● **Records for this exercise**:
===============

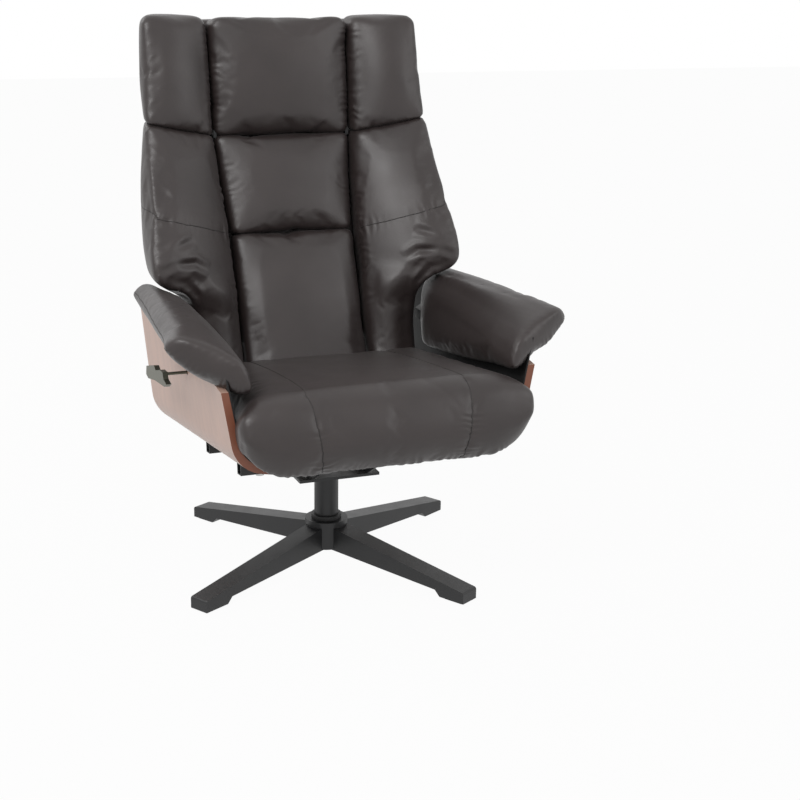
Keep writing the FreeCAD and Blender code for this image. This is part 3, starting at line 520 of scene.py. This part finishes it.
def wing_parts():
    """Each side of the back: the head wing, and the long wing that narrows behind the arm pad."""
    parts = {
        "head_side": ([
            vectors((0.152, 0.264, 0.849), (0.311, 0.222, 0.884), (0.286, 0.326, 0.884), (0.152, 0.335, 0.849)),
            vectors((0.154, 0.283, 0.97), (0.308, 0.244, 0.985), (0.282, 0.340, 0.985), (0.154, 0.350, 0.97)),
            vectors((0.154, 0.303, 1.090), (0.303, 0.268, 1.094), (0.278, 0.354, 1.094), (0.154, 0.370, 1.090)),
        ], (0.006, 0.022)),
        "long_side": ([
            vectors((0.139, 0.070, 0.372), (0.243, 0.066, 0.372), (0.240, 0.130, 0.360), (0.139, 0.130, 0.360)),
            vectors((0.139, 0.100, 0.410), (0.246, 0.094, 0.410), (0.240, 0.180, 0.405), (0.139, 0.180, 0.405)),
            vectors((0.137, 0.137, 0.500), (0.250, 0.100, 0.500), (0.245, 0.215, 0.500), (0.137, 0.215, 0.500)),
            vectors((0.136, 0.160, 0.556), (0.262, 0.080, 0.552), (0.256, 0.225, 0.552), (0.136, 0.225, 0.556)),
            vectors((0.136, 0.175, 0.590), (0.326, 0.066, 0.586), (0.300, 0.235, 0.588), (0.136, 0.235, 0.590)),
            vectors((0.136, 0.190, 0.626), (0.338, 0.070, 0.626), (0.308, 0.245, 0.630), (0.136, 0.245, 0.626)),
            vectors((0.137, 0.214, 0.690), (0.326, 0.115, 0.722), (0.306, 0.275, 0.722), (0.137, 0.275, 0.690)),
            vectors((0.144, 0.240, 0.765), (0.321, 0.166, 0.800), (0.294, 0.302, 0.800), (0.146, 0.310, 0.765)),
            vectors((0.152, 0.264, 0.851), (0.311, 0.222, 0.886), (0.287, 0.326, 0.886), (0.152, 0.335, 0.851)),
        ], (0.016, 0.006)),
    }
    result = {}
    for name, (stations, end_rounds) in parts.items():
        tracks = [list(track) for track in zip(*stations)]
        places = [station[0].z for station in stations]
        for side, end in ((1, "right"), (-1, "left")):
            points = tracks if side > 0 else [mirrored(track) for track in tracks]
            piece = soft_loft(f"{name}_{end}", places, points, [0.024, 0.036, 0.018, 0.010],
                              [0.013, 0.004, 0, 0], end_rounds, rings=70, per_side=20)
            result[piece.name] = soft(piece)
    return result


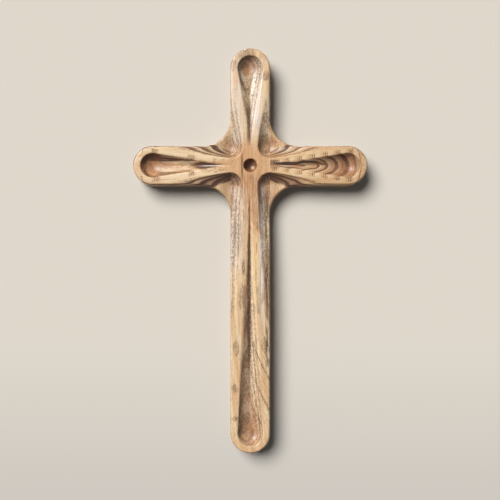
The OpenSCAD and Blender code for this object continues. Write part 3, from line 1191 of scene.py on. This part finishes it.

===============

● **Work to be completed**: Restate each of the entries above verbatim.

● **Answer for the task**:
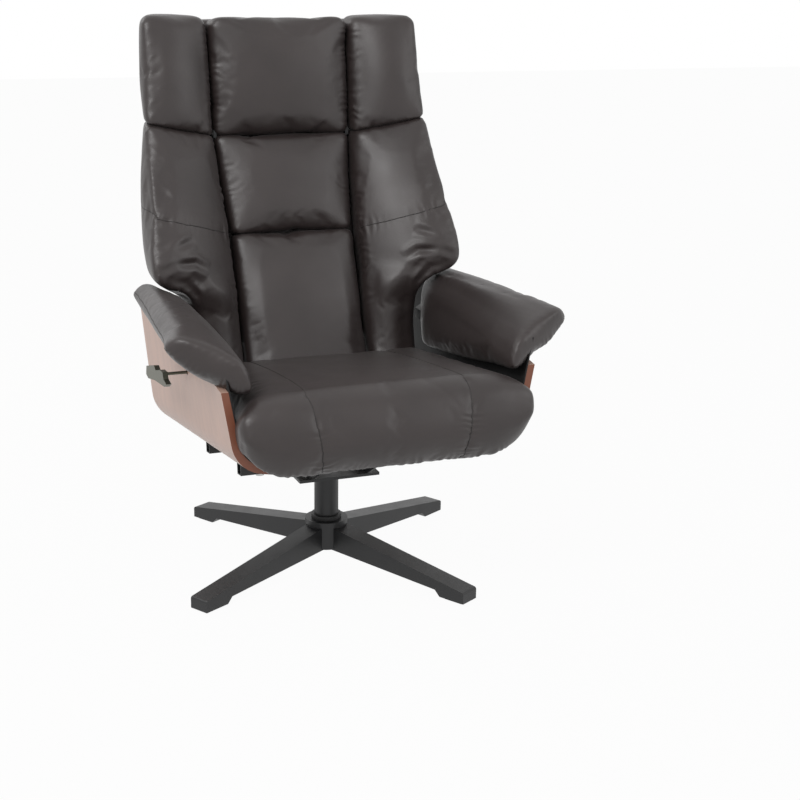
Keep writing the FreeCAD and Blender code for this image. This is part 3, starting at line 520 of scene.py. This part finishes it.
def wing_parts():
    """Each side of the back: the head wing, and the long wing that narrows behind the arm pad."""
    parts = {
        "head_side": ([
            vectors((0.152, 0.264, 0.849), (0.311, 0.222, 0.884), (0.286, 0.326, 0.884), (0.152, 0.335, 0.849)),
            vectors((0.154, 0.283, 0.97), (0.308, 0.244, 0.985), (0.282, 0.340, 0.985), (0.154, 0.350, 0.97)),
            vectors((0.154, 0.303, 1.090), (0.303, 0.268, 1.094), (0.278, 0.354, 1.094), (0.154, 0.370, 1.090)),
        ], (0.006, 0.022)),
        "long_side": ([
            vectors((0.139, 0.070, 0.372), (0.243, 0.066, 0.372), (0.240, 0.130, 0.360), (0.139, 0.130, 0.360)),
            vectors((0.139, 0.100, 0.410), (0.246, 0.094, 0.410), (0.240, 0.180, 0.405), (0.139, 0.180, 0.405)),
            vectors((0.137, 0.137, 0.500), (0.250, 0.100, 0.500), (0.245, 0.215, 0.500), (0.137, 0.215, 0.500)),
            vectors((0.136, 0.160, 0.556), (0.262, 0.080, 0.552), (0.256, 0.225, 0.552), (0.136, 0.225, 0.556)),
            vectors((0.136, 0.175, 0.590), (0.326, 0.066, 0.586), (0.300, 0.235, 0.588), (0.136, 0.235, 0.590)),
            vectors((0.136, 0.190, 0.626), (0.338, 0.070, 0.626), (0.308, 0.245, 0.630), (0.136, 0.245, 0.626)),
            vectors((0.137, 0.214, 0.690), (0.326, 0.115, 0.722), (0.306, 0.275, 0.722), (0.137, 0.275, 0.690)),
            vectors((0.144, 0.240, 0.765), (0.321, 0.166, 0.800), (0.294, 0.302, 0.800), (0.146, 0.310, 0.765)),
            vectors((0.152, 0.264, 0.851), (0.311, 0.222, 0.886), (0.287, 0.326, 0.886), (0.152, 0.335, 0.851)),
        ], (0.016, 0.006)),
    }
    result = {}
    for name, (stations, end_rounds) in parts.items():
        tracks = [list(track) for track in zip(*stations)]
        places = [station[0].z for station in stations]
        for side, end in ((1, "right"), (-1, "left")):
            points = tracks if side > 0 else [mirrored(track) for track in tracks]
            piece = soft_loft(f"{name}_{end}", places, points, [0.024, 0.036, 0.018, 0.010],
                              [0.013, 0.004, 0, 0], end_rounds, rings=70, per_side=20)
            result[piece.name] = soft(piece)
    return result


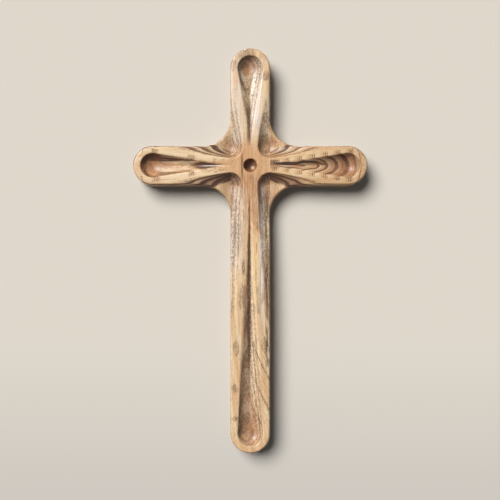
The OpenSCAD and Blender code for this object continues. Write part 3, from line 1191 of scene.py on. This part finishes it.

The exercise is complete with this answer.